Fig. 5.

Schematic summary of proposed actions of OA-li and SCP-li neurons. This diagram is simplified to emphasize the roles of the neurons considered in this article. The polymorphic feeding motor systems of Helisoma and Aplysia can generate many variants of the feeding sequences depicted. Upper panel: during a bite without food contact, SCP-li RMs (B101 cluster neurons of Helisoma and RM cells of Aplysia) receive minimal exteroceptive stimulation. Under these conditions, OA interneuron firing (smaller font) does not evoke maximal hyperretraction in Helisoma and may not occur in Aplysia. In this sequence of actions, referred to as ‘biting’ in Aplysia [see Cropper et al., 2004], closure of the radula, which can be initiated by several pathways [see e.g.
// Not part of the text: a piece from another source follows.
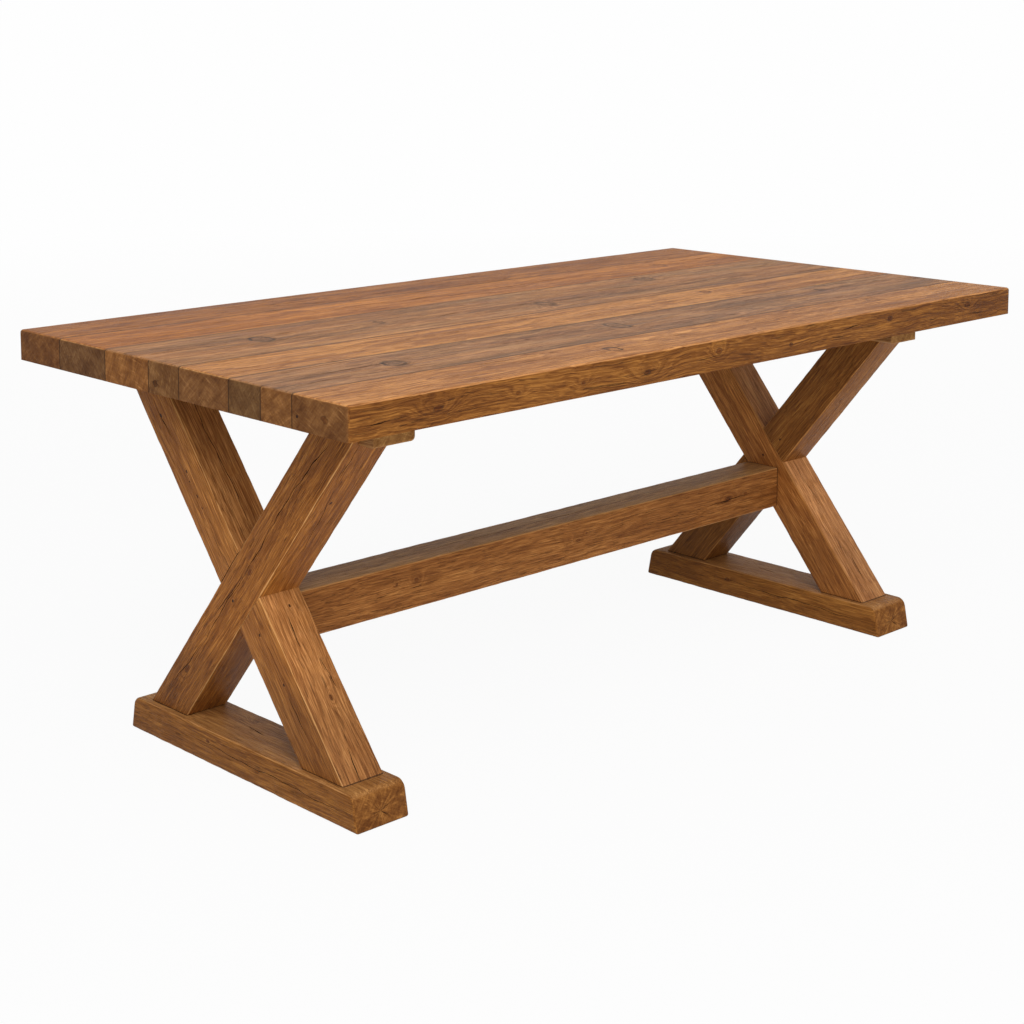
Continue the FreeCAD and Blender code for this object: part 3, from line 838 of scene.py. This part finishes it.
# %% Give each stave its wood
for number, (low, high) in enumerate(stave_boxes, 1):
    first, last = shared_plank.get(number, (number, number))
    plank_low, plank_high = stave_boxes[last - 1][0], stave_boxes[first - 1][1]
    middle = (plank_low + plank_high) * 500
    knots = [(x - middle.x, y - middle.y, z - middle.z, *rest) for x, y, z, *rest in top_knots
             if low.y * 1000 - 45 < y < high.y * 1000 + 45]
    face = "+w%.1f" % (top_thickness * 500)
    checks = [(face, start, end, at_start - middle.y, at_end - middle.y, width)
              for start, end, at_start, at_end, width in upper_checks
              if low.y * 1000 < at_start < high.y * 1000]
    if number == 8:
        checks += [("-v%.1f" % (middle.y - low.y * 1000), start, end, at_start - middle.z,
                    at_end - middle.z, width)
                   for start, end, at_start, at_end, width in front_checks]
    checks = open_checks(staves[number - 1], middle / 1000, along_x, checks, 0.9)
    halves = tuple((plank_high - plank_low) * 500 + Vector((0, 0, 40)))
    seams = [("y", y * 1000, 3.4, 0.12 if y in ripped_at else 0.72, 0.8) for y in (low.y, high.y)
             if abs(y) < top_high.y - 0.001]
    wood = old_pine("waxed_old_pine_stave_%d" % number, middle / 1000, along_x, stave_tones[number],
                    0.30, first,
                    pith=(-44, -7) if number in (3, 4) else ((-1) ** number * 34, -74 - 9 * number),
                    ring=5.2 + 0.4 * (number % 3),
                    knots=knots, checks=checks, box=((0, 0, -40), halves), joints=seams,
                    end_turn=(0.9, -0.7, 0.5, -1.0, 0.8, -0.6, 1.0, 0.7)[number - 1], sway=34,
                    star=17, rub_and_highlight=0.7 if number in (2, 5, 8) else 0.35, rub_and_highlight_reach=(1.6, 4.2),
                    width=6.5 if number in (1, 8) else 10, fine=1.0,
                    patchy=0.8 if number in shared_plank else 0.55,
                    patch_tint="#D0DCEC" if number in shared_plank else "#E6E2E8")
    finish_piece(staves[number - 1], wood, "top_wood", "top_stave_%d" % number)
print("staves finished")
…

Plummer and Kirk, 1990; Evans and Cropper, 1998; Jing et al., 2004], begins near the peak of protraction and is primarily associated with the retraction phase. Lower panel: when a bite does encounter food or exteroceptive resistance, the SCP mechanoafferents are activated during the late phase of protraction. In Helisoma, they act in an ‘influential’ fashion on the OA-li interneurons (dashed curved arrow), increasing the intensity and duration of their firing (bold text, compare to upper panel). In Helisoma, this causes a stronger and more prolonged hyperretraction phase. We propose that the RM cells of Aplysia will similarly promote strong activation of the OA-li neurons and enhanced hyperretraction movements. The well characterized direct actions of the Aplysia RM neurons on radula closer motor neurons [Rosen et al., 2000a; Shetreat-Klein and Cropper, 2004] will contribute to coordinating radula closure with the prolongation of radula retraction.